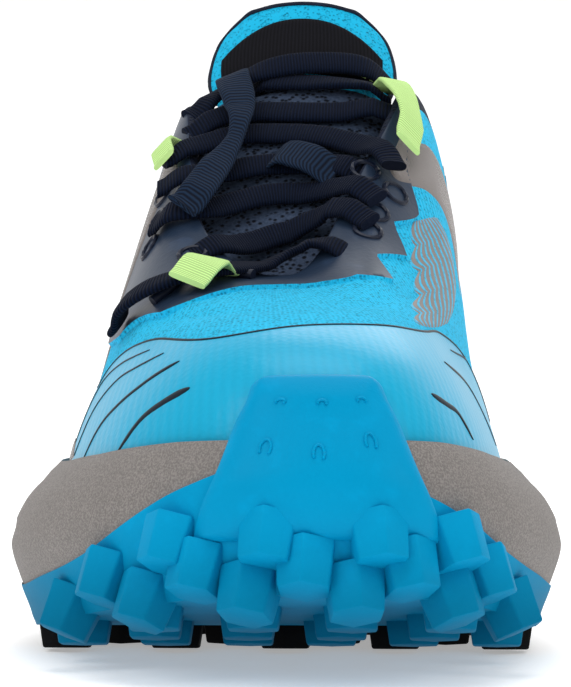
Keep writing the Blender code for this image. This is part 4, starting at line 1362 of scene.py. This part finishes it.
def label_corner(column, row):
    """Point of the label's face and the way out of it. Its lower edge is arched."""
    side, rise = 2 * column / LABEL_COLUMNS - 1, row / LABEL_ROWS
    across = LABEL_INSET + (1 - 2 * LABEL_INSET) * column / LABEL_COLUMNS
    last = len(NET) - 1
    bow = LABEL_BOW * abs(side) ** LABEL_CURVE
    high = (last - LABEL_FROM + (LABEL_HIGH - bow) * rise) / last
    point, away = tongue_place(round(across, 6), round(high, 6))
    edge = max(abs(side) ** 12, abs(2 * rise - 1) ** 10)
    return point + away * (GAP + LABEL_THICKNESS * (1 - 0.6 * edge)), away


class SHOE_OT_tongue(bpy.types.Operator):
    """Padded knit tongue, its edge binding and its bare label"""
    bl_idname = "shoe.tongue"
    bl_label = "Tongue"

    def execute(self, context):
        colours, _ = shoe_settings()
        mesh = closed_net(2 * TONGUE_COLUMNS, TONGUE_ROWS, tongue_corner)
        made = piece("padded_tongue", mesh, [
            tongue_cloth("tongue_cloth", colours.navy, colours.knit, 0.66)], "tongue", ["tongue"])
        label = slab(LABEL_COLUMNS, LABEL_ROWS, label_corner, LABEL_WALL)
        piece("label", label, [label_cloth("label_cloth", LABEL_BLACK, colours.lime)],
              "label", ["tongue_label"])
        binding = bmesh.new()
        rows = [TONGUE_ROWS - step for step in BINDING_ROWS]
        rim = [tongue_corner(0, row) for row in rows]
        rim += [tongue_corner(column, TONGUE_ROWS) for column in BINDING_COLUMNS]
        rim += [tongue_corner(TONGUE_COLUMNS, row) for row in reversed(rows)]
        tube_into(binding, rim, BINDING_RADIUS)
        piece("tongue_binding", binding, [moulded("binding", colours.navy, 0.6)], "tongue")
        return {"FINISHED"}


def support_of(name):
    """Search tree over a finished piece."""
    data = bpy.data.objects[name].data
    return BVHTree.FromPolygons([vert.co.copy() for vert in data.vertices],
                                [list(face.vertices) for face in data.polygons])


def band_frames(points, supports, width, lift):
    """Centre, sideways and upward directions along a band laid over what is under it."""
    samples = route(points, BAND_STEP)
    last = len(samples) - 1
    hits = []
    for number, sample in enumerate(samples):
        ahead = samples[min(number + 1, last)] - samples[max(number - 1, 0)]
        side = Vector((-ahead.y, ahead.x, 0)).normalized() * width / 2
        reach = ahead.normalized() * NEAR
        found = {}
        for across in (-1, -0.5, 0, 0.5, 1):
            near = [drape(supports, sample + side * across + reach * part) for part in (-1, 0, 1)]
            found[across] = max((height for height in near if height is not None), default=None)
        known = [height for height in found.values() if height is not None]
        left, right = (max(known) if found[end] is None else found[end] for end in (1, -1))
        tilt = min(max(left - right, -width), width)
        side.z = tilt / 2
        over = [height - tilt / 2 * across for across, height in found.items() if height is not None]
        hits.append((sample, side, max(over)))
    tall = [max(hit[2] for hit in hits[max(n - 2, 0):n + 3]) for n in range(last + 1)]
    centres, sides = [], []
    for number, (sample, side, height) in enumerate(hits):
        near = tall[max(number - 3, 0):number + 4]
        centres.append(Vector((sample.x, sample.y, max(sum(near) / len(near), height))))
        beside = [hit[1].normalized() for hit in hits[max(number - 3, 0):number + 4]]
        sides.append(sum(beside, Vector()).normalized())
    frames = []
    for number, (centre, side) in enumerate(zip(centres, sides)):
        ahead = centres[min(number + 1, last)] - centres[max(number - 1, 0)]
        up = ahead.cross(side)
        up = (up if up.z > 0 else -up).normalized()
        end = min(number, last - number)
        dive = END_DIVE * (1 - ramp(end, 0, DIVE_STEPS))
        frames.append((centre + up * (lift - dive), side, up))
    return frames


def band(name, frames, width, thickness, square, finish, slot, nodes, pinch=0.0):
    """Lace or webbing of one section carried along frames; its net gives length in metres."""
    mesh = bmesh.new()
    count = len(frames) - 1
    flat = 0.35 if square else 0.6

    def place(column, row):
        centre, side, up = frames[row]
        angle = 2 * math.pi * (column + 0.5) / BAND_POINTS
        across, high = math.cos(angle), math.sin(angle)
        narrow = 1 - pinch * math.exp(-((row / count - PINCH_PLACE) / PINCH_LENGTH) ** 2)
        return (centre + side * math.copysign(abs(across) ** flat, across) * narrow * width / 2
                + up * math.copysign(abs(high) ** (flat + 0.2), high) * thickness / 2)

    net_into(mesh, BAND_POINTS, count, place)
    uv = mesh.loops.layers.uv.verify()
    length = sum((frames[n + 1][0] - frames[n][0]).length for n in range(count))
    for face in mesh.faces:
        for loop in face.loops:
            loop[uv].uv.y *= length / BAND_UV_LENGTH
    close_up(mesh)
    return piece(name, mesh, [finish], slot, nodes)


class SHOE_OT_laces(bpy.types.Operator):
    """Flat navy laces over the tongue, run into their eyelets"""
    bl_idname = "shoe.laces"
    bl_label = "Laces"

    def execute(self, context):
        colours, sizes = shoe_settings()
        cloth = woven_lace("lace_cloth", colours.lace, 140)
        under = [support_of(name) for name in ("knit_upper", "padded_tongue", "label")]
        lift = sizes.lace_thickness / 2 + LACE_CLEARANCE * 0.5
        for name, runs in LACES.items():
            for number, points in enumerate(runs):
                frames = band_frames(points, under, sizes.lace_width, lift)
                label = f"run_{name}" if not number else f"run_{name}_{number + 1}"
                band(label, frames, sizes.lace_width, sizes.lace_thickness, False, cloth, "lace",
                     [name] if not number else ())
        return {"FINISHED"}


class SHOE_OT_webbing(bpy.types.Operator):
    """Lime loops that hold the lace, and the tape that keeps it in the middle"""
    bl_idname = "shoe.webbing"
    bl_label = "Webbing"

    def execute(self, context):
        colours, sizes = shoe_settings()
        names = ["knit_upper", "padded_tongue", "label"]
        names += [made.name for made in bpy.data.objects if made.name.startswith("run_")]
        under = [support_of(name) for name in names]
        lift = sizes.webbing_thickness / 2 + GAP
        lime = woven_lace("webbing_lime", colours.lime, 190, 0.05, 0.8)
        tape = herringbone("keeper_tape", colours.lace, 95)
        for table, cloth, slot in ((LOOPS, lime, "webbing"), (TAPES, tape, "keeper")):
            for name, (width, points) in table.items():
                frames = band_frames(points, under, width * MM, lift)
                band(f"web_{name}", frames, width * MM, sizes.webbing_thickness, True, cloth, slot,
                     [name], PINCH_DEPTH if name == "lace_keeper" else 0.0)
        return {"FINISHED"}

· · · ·

_WRITTEN REQUEST_:
Quote the listing in full, please, keeping every line exact.

_TASK OUTPUT_:
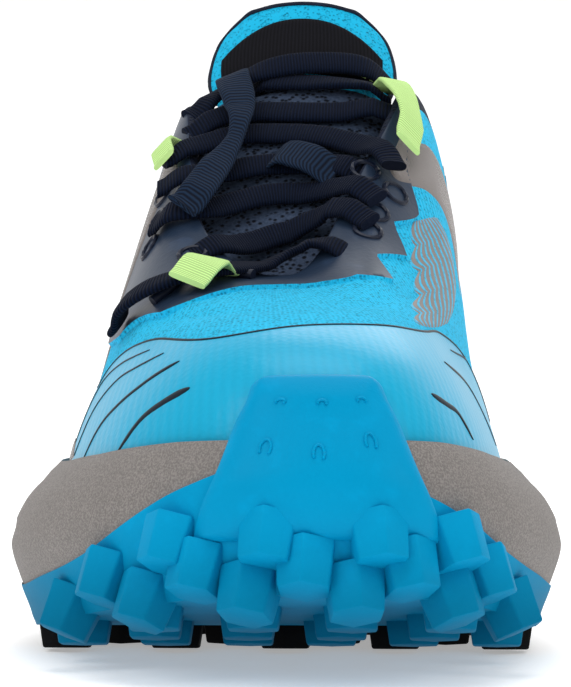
Keep writing the Blender code for this image. This is part 4, starting at line 1362 of scene.py. This part finishes it.
def label_corner(column, row):
    """Point of the label's face and the way out of it. Its lower edge is arched."""
    side, rise = 2 * column / LABEL_COLUMNS - 1, row / LABEL_ROWS
    across = LABEL_INSET + (1 - 2 * LABEL_INSET) * column / LABEL_COLUMNS
    last = len(NET) - 1
    bow = LABEL_BOW * abs(side) ** LABEL_CURVE
    high = (last - LABEL_FROM + (LABEL_HIGH - bow) * rise) / last
    point, away = tongue_place(round(across, 6), round(high, 6))
    edge = max(abs(side) ** 12, abs(2 * rise - 1) ** 10)
    return point + away * (GAP + LABEL_THICKNESS * (1 - 0.6 * edge)), away


class SHOE_OT_tongue(bpy.types.Operator):
    """Padded knit tongue, its edge binding and its bare label"""
    bl_idname = "shoe.tongue"
    bl_label = "Tongue"

    def execute(self, context):
        colours, _ = shoe_settings()
        mesh = closed_net(2 * TONGUE_COLUMNS, TONGUE_ROWS, tongue_corner)
        made = piece("padded_tongue", mesh, [
            tongue_cloth("tongue_cloth", colours.navy, colours.knit, 0.66)], "tongue", ["tongue"])
        label = slab(LABEL_COLUMNS, LABEL_ROWS, label_corner, LABEL_WALL)
        piece("label", label, [label_cloth("label_cloth", LABEL_BLACK, colours.lime)],
              "label", ["tongue_label"])
        binding = bmesh.new()
        rows = [TONGUE_ROWS - step for step in BINDING_ROWS]
        rim = [tongue_corner(0, row) for row in rows]
        rim += [tongue_corner(column, TONGUE_ROWS) for column in BINDING_COLUMNS]
        rim += [tongue_corner(TONGUE_COLUMNS, row) for row in reversed(rows)]
        tube_into(binding, rim, BINDING_RADIUS)
        piece("tongue_binding", binding, [moulded("binding", colours.navy, 0.6)], "tongue")
        return {"FINISHED"}


def support_of(name):
    """Search tree over a finished piece."""
    data = bpy.data.objects[name].data
    return BVHTree.FromPolygons([vert.co.copy() for vert in data.vertices],
                                [list(face.vertices) for face in data.polygons])


def band_frames(points, supports, width, lift):
    """Centre, sideways and upward directions along a band laid over what is under it."""
    samples = route(points, BAND_STEP)
    last = len(samples) - 1
    hits = []
    for number, sample in enumerate(samples):
        ahead = samples[min(number + 1, last)] - samples[max(number - 1, 0)]
        side = Vector((-ahead.y, ahead.x, 0)).normalized() * width / 2
        reach = ahead.normalized() * NEAR
        found = {}
        for across in (-1, -0.5, 0, 0.5, 1):
            near = [drape(supports, sample + side * across + reach * part) for part in (-1, 0, 1)]
            found[across] = max((height for height in near if height is not None), default=None)
        known = [height for height in found.values() if height is not None]
        left, right = (max(known) if found[end] is None else found[end] for end in (1, -1))
        tilt = min(max(left - right, -width), width)
        side.z = tilt / 2
        over = [height - tilt / 2 * across for across, height in found.items() if height is not None]
        hits.append((sample, side, max(over)))
    tall = [max(hit[2] for hit in hits[max(n - 2, 0):n + 3]) for n in range(last + 1)]
    centres, sides = [], []
    for number, (sample, side, height) in enumerate(hits):
        near = tall[max(number - 3, 0):number + 4]
        centres.append(Vector((sample.x, sample.y, max(sum(near) / len(near), height))))
        beside = [hit[1].normalized() for hit in hits[max(number - 3, 0):number + 4]]
        sides.append(sum(beside, Vector()).normalized())
    frames = []
    for number, (centre, side) in enumerate(zip(centres, sides)):
        ahead = centres[min(number + 1, last)] - centres[max(number - 1, 0)]
        up = ahead.cross(side)
        up = (up if up.z > 0 else -up).normalized()
        end = min(number, last - number)
        dive = END_DIVE * (1 - ramp(end, 0, DIVE_STEPS))
        frames.append((centre + up * (lift - dive), side, up))
    return frames


def band(name, frames, width, thickness, square, finish, slot, nodes, pinch=0.0):
    """Lace or webbing of one section carried along frames; its net gives length in metres."""
    mesh = bmesh.new()
    count = len(frames) - 1
    flat = 0.35 if square else 0.6

    def place(column, row):
        centre, side, up = frames[row]
        angle = 2 * math.pi * (column + 0.5) / BAND_POINTS
        across, high = math.cos(angle), math.sin(angle)
        narrow = 1 - pinch * math.exp(-((row / count - PINCH_PLACE) / PINCH_LENGTH) ** 2)
        return (centre + side * math.copysign(abs(across) ** flat, across) * narrow * width / 2
                + up * math.copysign(abs(high) ** (flat + 0.2), high) * thickness / 2)

    net_into(mesh, BAND_POINTS, count, place)
    uv = mesh.loops.layers.uv.verify()
    length = sum((frames[n + 1][0] - frames[n][0]).length for n in range(count))
    for face in mesh.faces:
        for loop in face.loops:
            loop[uv].uv.y *= length / BAND_UV_LENGTH
    close_up(mesh)
    return piece(name, mesh, [finish], slot, nodes)


class SHOE_OT_laces(bpy.types.Operator):
    """Flat navy laces over the tongue, run into their eyelets"""
    bl_idname = "shoe.laces"
    bl_label = "Laces"

    def execute(self, context):
        colours, sizes = shoe_settings()
        cloth = woven_lace("lace_cloth", colours.lace, 140)
        under = [support_of(name) for name in ("knit_upper", "padded_tongue", "label")]
        lift = sizes.lace_thickness / 2 + LACE_CLEARANCE * 0.5
        for name, runs in LACES.items():
            for number, points in enumerate(runs):
                frames = band_frames(points, under, sizes.lace_width, lift)
                label = f"run_{name}" if not number else f"run_{name}_{number + 1}"
                band(label, frames, sizes.lace_width, sizes.lace_thickness, False, cloth, "lace",
                     [name] if not number else ())
        return {"FINISHED"}


class SHOE_OT_webbing(bpy.types.Operator):
    """Lime loops that hold the lace, and the tape that keeps it in the middle"""
    bl_idname = "shoe.webbing"
    bl_label = "Webbing"

    def execute(self, context):
        colours, sizes = shoe_settings()
        names = ["knit_upper", "padded_tongue", "label"]
        names += [made.name for made in bpy.data.objects if made.name.startswith("run_")]
        under = [support_of(name) for name in names]
        lift = sizes.webbing_thickness / 2 + GAP
        lime = woven_lace("webbing_lime", colours.lime, 190, 0.05, 0.8)
        tape = herringbone("keeper_tape", colours.lace, 95)
        for table, cloth, slot in ((LOOPS, lime, "webbing"), (TAPES, tape, "keeper")):
            for name, (width, points) in table.items():
                frames = band_frames(points, under, width * MM, lift)
                band(f"web_{name}", frames, width * MM, sizes.webbing_thickness, True, cloth, slot,
                     [name], PINCH_DEPTH if name == "lace_keeper" else 0.0)
        return {"FINISHED"}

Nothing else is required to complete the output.